On the other hand, the environmental rules adopted during the Obama administration—as with rules adopted during the Bush administration—offered immeasurable benefits to the public, argued Robert Weissman, president of Public Citizen, a national public interest organization with more than 400,000 members and supporters.

“Although most regulations do not have economic objectives as their primary purpose, in fact, regulation is overwhelmingly positive for the economy. It is worth underscoring this point, because concerns about particular rules or that the rulemaking process is unfair to regulated industry are usually rooted in economic arguments,” he said.

“Very few major rules are adopted where projected costs exceed projected benefits, and those very few cases typically involve direct Congressional mandates.”

Weissman said that industry overestimates cost matters “both for political reasons and because regulated industry typically has an undue influence over cost estimates, in large part because it controls access to internal corporate information, as well as because of its ability to commission studies that tend to support the interest of their funders.” But this “information asymmetry” is a problem in the cost-benefit analysis, including because businesses do not always disclose assumptions in their submitted cost estimates.

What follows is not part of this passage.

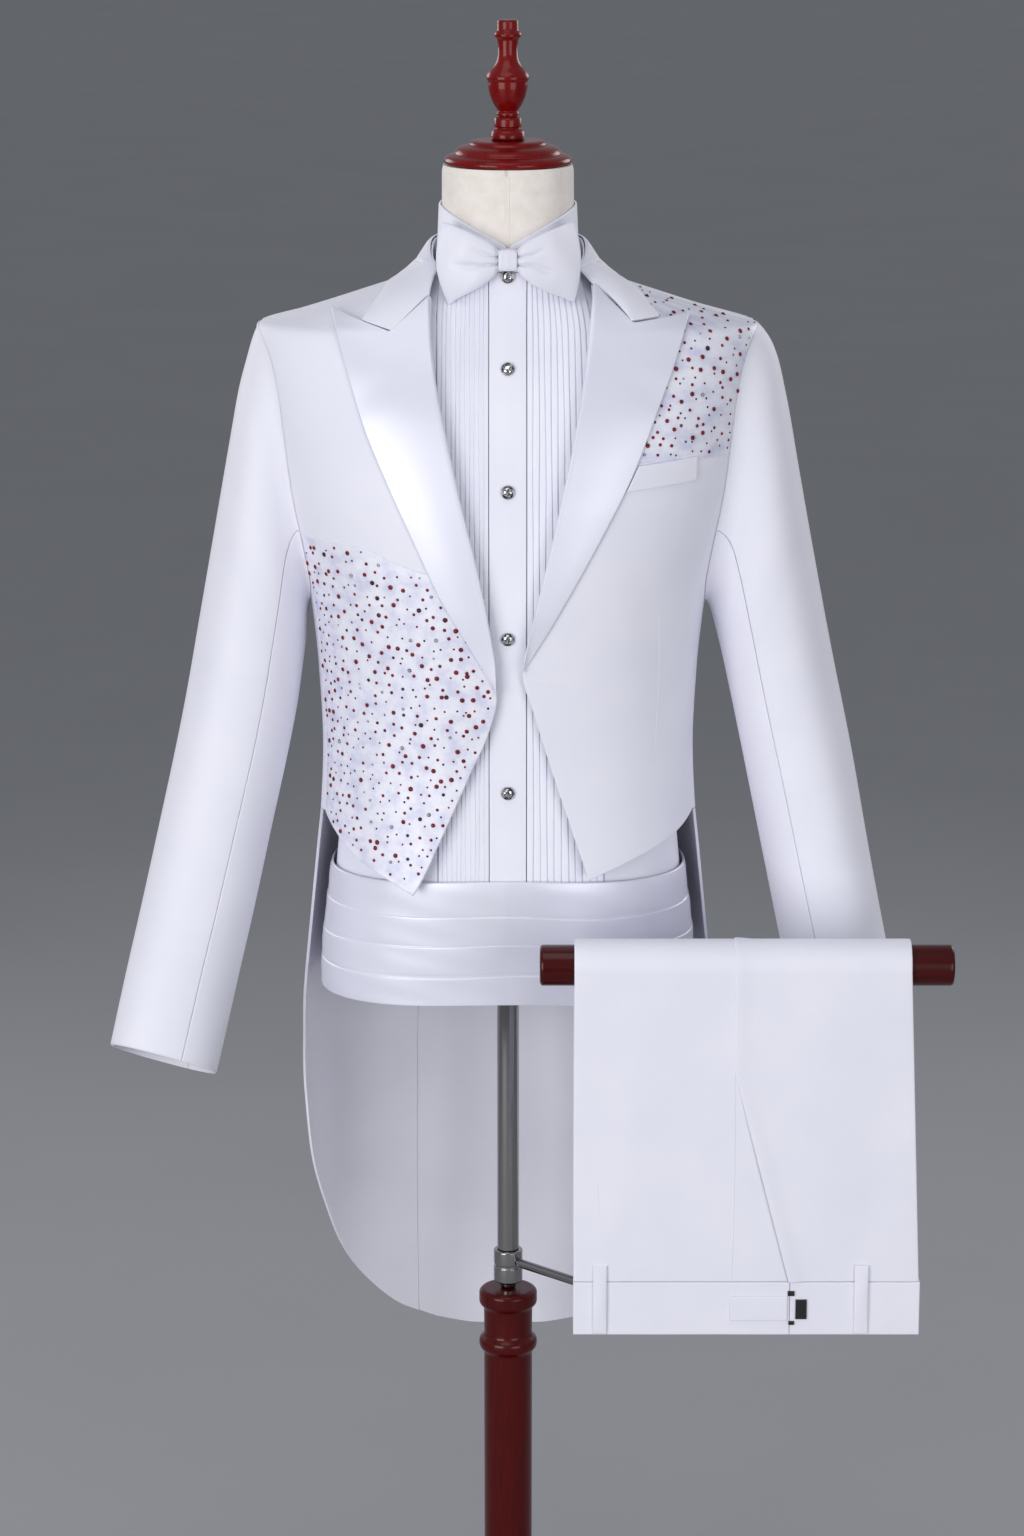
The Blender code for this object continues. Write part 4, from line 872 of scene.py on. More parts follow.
def stitch_heap(path: Grid, out: Grid, pitch: float = 0.0030, radius: float = 0.00024) -> tuple[Grid, Grid]:
    """A row of stitches: short rods with pointed ends, laid along a path and just proud of it.

    Args:
        path: places on the cloth.
        out: the cloth's normal at each place.
        pitch: metres from stitch to stitch, of which THREAD_SHARE is thread.
        radius: the thread's radius.

    Returns:
        Vertices and faces.
    """
    run = run_of(path)
    starts = np.arange(pitch / 2, run[-1] - pitch, pitch)
    at = starts[:, None] + pitch * THREAD_SHARE * np.array([0, 0.3, 0.7, 1])
    place, normal = (np.stack([np.interp(at, run, column) for column in table.T], -1)
                     for table in (path, out))
    side = np.cross(unit(place[:, 3] - place[:, 0])[:, None], normal)
    size = np.array([0.15, 1.0, 1.0, 0.15])[None, :, None] * radius
    turn = np.array([0.25, 0.75, 1.25, 1.75]) * math.pi
    across = np.cos(turn)[:, None] * side[:, :, None] + np.sin(turn)[:, None] * normal[:, :, None]
    rings = (place + normal * radius * 0.6)[:, :, None] + size[..., None] * across
    number = np.arange(len(starts) * 16).reshape(-1, 4, 4)
    around = np.concatenate([number, number[:, :, :1]], axis=2)
    faces = [quads(around[:, :-1, :-1], around[:, :-1, 1:], around[:, 1:, 1:], around[:, 1:, :-1]),
             number[:, 0, ::-1].reshape(-1, 4), number[:, 3].reshape(-1, 4)]
    return rings.reshape(-1, 3), np.concatenate(faces)


# The coat.


@dataclass
class Tailcoat:
    """The tailcoat: panels cut on one surface, satin lapels, collar, sleeves and tails."""

    rings: tuple = (
        (400, 195, 150, 150), (430, 195, 150, 150), (560, 197, 150, 152), (700, 196, 148, 150),
        (800, 189, 143, 146), (900, 180, 136, 138), (950, 175, 131, 131), (1000, 170, 127, 124),
        (1050, 168, 125, 119), (1120, 171, 128, 120), (1160, 174.5, 131, 123), (1200, 180, 134, 126),
        (1240, 191, 135, 129), (1280, 203, 134, 131), (1320, 212, 129, 131), (1360, 219, 121, 128),
        (1400, 224, 107, 121), (1420, 225, 97, 116), (1432, 222, 91, 112), (1440, 194, 86, 106),
        (1450, 161, 80, 99), (1460, 130, 74, 91), (1468, 105, 69, 84), (1476, 83, 66, 77),
        (1485, 69, 64, 70), (1500, 67.2, 62.5, 68.2), (1540, 66.5, 61.5, 67),
    )
    wall: float = 2.4 * MM
    trim_gap: float = 0.5 * MM
    # Front edges seen from the front: x, z in millimetres.
    roll_right: tuple = (
        (-28.5, 1244.3), (-41.4, 1296.6), (-52.6, 1347.6), (-61.3, 1389.2), (-66.7, 1429.9), (-67.9, 1465.1),
    )
    cutaway_right: tuple = (
        (-84.5, 936.9), (-73.6, 957.1), (-60.1, 987.5), (-35.2, 1044.4), (-15.7, 1090.4), (-9.5, 1117.9),
        (-10.4, 1145.3), (-17.3, 1190.8), (-28.5, 1244.3),
    )
    hem_right: tuple = ((-165.5, 995), (-159.4, 986.3), (-137.9, 966.1), (-111, 951), (-84.5, 936.9))
    band_seam: tuple = ((-66, 1230), (-94, 1236.6), (-129.2, 1249.8))
    roll_left: tuple = ((53.5, 1327), (59, 1355.9), (66.9, 1405.5), (71.5, 1445.6), (73.7, 1473.2))
    cutaway_left: tuple = (
        (72.4, 952.2), (55, 1003.1), (39.8, 1048.8), (22.1, 1106.8), (12.8, 1140.7), (19.4, 1177.2),
        (28.9, 1217.6), (39.2, 1261.8), (50.4, 1313.6), (53.5, 1327),
    )
    hem_left: tuple = ((72.4, 952.2), (107, 965), (142, 978.7), (162.6, 991), (167, 995))
    side_deg: float = 78.0
    back_deg: float = 148.0
    hem_side_z: float = 988 * MM
    neck_z: float = 1483 * MM
    neck_back_z: float = 1484 * MM
    # The armhole: middle height, half height in metres, half angle in degrees.
    arm: tuple = (1307.5 * MM, 122.5 * MM, 16.5)
    arm_power: float = 2.5
    band_side_z: float = 1252 * MM
    yoke_side_z: float = 1324.6 * MM
    back_arm_z: float = 1335 * MM
    # The tail's free edge: degrees round from the front, height in millimetres.
    tail_edge: tuple = (
        (90, 986), (90, 918), (91, 842), (97.8, 756), (102, 702), (106.8, 637), (115, 573), (123, 520),
        (131.8, 482.6), (141.7, 454.5), (148, 445),
    )
    tail_corner: int = 7
    tail_bottom: tuple = ((148, 445), (155, 436.8), (169.5, 428.6), (179.2, 428))
    # Lapels from the break up: roll x, roll z, edge x, edge z, in millimetres.
    lapel_right: tuple = (
        (-10, 1121, -12.5, 1129), (-10.4, 1145.3, -34.8, 1167.8), (-17.3, 1190.8, -59.1, 1209.7),
        (-28.5, 1244.3, -80.7, 1256.1), (-41.4, 1296.6, -102.3, 1303.3), (-52.6, 1347.6, -124, 1353.8),
        (-61.3, 1389.2, -139.9, 1403.4), (-66.7, 1429.9, -147.5, 1428), (-67.9, 1462.4, -153.7, 1448.5),
    )
    lapel_left: tuple = (
        (12.6, 1143, 15, 1147.1), (19.4, 1177.2, 34.2, 1177.9), (28.9, 1217.6, 57.6, 1218.7),
        (39.2, 1261.8, 82.7, 1264.9), (50.4, 1313.6, 107.9, 1314.3), (59, 1355.9, 128.7, 1366.3),
        (66.9, 1405.5, 144.6, 1407.3), (71.5, 1445.6, 151.5, 1428), (73.7, 1471, 158, 1444.5),
    )
    notch_right: tuple = (0.40, 21.9)
    notch_left: tuple = (0.42, 18.9)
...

Among the rules offering “immense net benefits on society” adopted by the Obama administration—even if the government has been “achingly slow to act on major rules”—are the ones regulating mercury, ozone, and carbon pollution, he said.

Major rules from the EPA are accompanied by “a staggering—nearly paralyzing—amount of justifying technical information,” Weissman said. He also claimed that “environmental rulemaking in the energy and industrial sectors trails available science—including the EPA’s science—by years or decades.

“The stingy regulatory approach of the EPA means that America is not afforded the degree of health and environmental protection it should be.”